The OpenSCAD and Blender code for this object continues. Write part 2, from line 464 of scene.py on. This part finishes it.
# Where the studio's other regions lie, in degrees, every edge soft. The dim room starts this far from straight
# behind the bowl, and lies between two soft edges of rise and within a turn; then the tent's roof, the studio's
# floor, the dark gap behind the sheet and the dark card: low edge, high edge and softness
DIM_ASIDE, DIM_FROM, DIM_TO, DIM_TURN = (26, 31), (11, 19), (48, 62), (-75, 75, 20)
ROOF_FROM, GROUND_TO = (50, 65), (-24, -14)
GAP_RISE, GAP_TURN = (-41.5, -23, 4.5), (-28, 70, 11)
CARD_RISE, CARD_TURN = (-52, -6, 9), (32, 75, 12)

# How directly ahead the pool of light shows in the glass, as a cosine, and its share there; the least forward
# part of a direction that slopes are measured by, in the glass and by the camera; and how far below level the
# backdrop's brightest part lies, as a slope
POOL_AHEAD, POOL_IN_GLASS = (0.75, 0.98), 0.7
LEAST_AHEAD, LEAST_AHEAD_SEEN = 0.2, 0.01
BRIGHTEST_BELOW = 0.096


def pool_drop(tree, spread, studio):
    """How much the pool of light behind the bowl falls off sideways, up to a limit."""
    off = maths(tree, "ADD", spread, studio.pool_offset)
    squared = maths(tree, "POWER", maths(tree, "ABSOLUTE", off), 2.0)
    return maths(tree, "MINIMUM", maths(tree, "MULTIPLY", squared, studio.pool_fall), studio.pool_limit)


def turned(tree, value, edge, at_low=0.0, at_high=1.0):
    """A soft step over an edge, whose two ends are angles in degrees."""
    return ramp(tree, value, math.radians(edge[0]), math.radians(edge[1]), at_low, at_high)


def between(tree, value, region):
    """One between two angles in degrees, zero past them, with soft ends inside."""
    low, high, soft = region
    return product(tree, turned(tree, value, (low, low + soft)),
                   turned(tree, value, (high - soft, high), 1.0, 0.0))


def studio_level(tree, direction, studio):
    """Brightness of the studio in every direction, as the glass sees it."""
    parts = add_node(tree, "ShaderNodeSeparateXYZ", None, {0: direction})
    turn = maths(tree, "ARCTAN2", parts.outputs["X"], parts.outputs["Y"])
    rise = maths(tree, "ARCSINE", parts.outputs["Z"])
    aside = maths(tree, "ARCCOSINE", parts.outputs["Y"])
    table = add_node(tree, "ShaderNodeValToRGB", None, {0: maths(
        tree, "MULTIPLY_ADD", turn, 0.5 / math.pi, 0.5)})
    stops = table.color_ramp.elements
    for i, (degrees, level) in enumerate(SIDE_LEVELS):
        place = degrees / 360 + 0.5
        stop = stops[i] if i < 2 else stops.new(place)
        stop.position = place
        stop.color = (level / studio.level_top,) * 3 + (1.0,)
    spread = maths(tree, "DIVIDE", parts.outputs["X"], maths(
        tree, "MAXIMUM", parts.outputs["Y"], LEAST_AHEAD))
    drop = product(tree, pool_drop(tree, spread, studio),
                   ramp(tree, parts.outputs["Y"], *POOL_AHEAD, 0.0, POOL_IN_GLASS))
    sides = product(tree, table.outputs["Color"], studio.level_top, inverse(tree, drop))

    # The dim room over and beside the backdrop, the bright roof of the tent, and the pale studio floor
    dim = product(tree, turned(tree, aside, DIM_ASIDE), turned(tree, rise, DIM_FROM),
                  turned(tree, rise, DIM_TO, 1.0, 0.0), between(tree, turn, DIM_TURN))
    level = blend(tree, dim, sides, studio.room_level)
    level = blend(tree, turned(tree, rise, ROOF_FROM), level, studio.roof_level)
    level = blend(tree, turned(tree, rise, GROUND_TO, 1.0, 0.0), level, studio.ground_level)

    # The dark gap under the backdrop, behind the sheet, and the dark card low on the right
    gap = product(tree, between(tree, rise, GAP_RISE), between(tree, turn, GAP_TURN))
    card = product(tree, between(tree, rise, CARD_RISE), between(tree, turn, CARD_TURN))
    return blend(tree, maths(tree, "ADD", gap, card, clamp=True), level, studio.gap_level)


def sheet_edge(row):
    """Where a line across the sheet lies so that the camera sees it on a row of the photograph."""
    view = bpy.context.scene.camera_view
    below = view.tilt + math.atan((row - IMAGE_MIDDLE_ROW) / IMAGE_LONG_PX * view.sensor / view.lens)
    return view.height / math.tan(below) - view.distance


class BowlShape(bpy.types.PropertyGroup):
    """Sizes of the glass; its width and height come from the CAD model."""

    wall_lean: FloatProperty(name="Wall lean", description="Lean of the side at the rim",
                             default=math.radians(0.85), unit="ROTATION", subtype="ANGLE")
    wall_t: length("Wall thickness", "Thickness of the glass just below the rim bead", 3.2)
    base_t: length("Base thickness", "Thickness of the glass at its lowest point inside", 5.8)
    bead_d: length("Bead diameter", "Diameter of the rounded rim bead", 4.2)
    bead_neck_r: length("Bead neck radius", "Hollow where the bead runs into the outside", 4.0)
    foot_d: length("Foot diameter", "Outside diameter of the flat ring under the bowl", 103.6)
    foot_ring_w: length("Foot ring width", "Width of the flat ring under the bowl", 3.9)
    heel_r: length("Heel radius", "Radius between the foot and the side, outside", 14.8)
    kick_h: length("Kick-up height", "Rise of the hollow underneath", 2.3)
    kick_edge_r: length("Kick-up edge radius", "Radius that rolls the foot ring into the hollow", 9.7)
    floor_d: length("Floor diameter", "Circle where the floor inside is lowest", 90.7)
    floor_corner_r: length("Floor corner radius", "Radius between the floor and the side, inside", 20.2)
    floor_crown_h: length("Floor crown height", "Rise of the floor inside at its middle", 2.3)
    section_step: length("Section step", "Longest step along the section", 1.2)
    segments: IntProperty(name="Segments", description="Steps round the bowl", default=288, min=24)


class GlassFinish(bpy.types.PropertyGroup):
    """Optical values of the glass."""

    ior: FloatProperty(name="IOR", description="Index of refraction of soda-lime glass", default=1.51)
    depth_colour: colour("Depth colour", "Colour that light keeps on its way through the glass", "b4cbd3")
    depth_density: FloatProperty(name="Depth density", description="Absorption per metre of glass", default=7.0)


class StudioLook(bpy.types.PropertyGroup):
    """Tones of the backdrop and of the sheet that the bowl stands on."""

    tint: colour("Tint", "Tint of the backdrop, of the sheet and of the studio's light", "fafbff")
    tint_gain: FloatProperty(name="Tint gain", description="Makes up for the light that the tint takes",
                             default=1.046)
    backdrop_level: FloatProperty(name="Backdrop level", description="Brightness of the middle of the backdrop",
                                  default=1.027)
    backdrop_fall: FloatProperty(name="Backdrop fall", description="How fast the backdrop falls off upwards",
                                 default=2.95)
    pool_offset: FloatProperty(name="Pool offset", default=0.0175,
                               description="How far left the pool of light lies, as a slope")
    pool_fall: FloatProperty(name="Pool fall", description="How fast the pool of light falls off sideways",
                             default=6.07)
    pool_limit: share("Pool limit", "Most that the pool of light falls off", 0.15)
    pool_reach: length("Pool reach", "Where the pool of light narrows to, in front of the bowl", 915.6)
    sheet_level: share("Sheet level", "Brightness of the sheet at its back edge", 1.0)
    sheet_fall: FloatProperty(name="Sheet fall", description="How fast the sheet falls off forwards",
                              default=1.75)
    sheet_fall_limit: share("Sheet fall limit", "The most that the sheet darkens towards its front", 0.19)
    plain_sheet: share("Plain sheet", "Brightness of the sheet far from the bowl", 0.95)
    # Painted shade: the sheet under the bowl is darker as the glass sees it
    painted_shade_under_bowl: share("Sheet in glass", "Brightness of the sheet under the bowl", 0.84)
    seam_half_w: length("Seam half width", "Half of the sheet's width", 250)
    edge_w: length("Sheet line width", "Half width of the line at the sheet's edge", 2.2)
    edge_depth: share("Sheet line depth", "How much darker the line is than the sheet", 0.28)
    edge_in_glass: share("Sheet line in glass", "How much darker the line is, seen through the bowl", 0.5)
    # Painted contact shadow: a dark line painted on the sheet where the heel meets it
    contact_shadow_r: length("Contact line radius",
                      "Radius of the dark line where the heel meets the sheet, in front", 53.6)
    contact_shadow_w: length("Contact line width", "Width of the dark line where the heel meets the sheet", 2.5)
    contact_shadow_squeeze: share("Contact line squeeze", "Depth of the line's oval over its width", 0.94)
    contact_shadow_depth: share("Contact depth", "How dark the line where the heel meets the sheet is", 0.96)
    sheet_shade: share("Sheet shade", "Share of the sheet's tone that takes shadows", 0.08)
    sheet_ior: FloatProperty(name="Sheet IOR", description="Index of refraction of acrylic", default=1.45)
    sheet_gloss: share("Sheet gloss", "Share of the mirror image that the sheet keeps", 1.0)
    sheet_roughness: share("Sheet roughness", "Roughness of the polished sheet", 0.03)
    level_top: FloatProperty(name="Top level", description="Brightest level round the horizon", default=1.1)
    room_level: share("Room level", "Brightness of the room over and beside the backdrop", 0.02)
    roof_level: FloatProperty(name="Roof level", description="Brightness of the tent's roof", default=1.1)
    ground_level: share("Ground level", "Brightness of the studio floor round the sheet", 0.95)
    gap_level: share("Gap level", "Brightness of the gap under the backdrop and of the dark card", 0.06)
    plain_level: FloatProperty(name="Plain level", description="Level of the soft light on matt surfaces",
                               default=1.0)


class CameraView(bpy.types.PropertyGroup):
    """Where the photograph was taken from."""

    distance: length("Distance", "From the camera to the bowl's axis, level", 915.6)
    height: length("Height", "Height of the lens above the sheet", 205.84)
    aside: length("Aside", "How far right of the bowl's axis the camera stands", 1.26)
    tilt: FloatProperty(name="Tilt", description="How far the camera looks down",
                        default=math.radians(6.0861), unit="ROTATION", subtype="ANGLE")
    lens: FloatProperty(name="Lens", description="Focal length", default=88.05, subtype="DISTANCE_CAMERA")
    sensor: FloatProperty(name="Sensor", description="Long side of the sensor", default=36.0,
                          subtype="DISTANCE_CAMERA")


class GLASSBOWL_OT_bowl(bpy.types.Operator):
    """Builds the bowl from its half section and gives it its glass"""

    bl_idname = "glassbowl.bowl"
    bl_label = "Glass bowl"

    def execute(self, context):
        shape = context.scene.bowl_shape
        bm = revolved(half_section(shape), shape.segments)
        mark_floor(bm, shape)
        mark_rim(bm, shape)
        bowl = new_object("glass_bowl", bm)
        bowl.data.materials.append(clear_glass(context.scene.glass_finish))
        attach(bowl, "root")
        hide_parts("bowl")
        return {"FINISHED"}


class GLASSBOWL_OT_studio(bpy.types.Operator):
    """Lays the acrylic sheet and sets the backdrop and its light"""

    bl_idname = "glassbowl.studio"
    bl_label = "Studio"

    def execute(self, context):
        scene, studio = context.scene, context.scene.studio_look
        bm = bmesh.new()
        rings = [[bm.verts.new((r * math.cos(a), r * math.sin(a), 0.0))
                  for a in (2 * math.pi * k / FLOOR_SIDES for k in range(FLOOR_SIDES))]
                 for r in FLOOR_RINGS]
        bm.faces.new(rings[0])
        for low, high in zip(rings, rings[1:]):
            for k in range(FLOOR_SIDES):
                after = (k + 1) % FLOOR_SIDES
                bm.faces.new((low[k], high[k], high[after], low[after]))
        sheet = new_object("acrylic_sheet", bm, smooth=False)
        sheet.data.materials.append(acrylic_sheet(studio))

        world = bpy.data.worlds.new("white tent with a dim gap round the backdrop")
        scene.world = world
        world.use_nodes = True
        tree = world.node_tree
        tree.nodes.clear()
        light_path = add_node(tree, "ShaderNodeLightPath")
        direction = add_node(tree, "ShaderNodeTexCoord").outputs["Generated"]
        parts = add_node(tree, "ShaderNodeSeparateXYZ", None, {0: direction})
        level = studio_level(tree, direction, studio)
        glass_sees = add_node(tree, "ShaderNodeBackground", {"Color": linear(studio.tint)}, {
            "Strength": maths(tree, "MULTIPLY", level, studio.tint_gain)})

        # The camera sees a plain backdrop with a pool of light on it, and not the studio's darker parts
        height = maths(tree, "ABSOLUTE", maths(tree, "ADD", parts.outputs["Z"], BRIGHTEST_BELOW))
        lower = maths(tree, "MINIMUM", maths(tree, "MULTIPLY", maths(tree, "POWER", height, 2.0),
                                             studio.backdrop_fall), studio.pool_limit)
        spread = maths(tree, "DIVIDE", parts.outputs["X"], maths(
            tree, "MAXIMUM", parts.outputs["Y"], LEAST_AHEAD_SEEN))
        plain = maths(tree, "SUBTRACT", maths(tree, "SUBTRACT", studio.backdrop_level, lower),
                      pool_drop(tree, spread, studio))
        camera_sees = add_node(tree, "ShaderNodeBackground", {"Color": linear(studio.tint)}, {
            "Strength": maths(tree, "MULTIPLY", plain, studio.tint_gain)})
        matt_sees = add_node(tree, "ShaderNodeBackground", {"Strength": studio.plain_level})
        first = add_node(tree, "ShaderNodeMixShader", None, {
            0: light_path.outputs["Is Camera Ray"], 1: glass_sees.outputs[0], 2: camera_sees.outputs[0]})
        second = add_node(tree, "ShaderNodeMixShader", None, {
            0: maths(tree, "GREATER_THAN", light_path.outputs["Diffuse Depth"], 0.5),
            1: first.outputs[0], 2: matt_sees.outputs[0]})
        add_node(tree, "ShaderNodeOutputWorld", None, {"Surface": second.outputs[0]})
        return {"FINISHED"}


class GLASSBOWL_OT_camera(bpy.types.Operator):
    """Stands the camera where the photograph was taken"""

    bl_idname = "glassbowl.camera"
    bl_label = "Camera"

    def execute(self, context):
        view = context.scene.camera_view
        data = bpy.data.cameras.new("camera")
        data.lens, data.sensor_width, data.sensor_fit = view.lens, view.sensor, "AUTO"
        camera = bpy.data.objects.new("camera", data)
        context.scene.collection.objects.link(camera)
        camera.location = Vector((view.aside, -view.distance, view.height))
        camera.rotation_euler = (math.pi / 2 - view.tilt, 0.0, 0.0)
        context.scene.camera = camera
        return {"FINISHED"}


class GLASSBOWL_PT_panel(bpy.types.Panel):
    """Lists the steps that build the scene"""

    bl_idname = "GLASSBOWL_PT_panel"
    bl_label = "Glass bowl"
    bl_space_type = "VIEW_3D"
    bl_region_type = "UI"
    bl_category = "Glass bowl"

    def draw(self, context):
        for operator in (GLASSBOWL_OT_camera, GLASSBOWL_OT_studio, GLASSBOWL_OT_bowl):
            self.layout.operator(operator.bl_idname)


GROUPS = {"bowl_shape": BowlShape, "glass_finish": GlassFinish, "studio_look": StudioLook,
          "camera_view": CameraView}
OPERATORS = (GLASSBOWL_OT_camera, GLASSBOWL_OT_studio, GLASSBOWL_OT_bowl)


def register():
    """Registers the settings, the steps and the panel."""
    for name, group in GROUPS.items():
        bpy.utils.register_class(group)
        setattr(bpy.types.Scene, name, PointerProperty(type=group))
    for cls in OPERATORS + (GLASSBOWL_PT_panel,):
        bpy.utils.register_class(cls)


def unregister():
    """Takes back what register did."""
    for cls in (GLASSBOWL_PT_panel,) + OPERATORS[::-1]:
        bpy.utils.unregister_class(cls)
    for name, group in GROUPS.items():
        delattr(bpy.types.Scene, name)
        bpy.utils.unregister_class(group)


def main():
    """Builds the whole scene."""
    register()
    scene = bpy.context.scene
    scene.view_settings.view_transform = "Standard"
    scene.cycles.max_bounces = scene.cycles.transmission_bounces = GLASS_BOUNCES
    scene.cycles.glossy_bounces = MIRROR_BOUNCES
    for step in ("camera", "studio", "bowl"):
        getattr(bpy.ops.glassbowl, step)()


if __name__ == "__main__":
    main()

───

* [Requirement]:
Return only the lines from the beginning of the material up to and including the line with "CARD_RISE, CARD_TURN = (-52, -6, 9), (32, 75, 12)", exactly as written.

* [Worked answer]:
The OpenSCAD and Blender code for this object continues. Write part 2, from line 464 of scene.py on. This part finishes it.
# Where the studio's other regions lie, in degrees, every edge soft. The dim room starts this far from straight
# behind the bowl, and lies between two soft edges of rise and within a turn; then the tent's roof, the studio's
# floor, the dark gap behind the sheet and the dark card: low edge, high edge and softness
DIM_ASIDE, DIM_FROM, DIM_TO, DIM_TURN = (26, 31), (11, 19), (48, 62), (-75, 75, 20)
ROOF_FROM, GROUND_TO = (50, 65), (-24, -14)
GAP_RISE, GAP_TURN = (-41.5, -23, 4.5), (-28, 70, 11)
CARD_RISE, CARD_TURN = (-52, -6, 9), (32, 75, 12)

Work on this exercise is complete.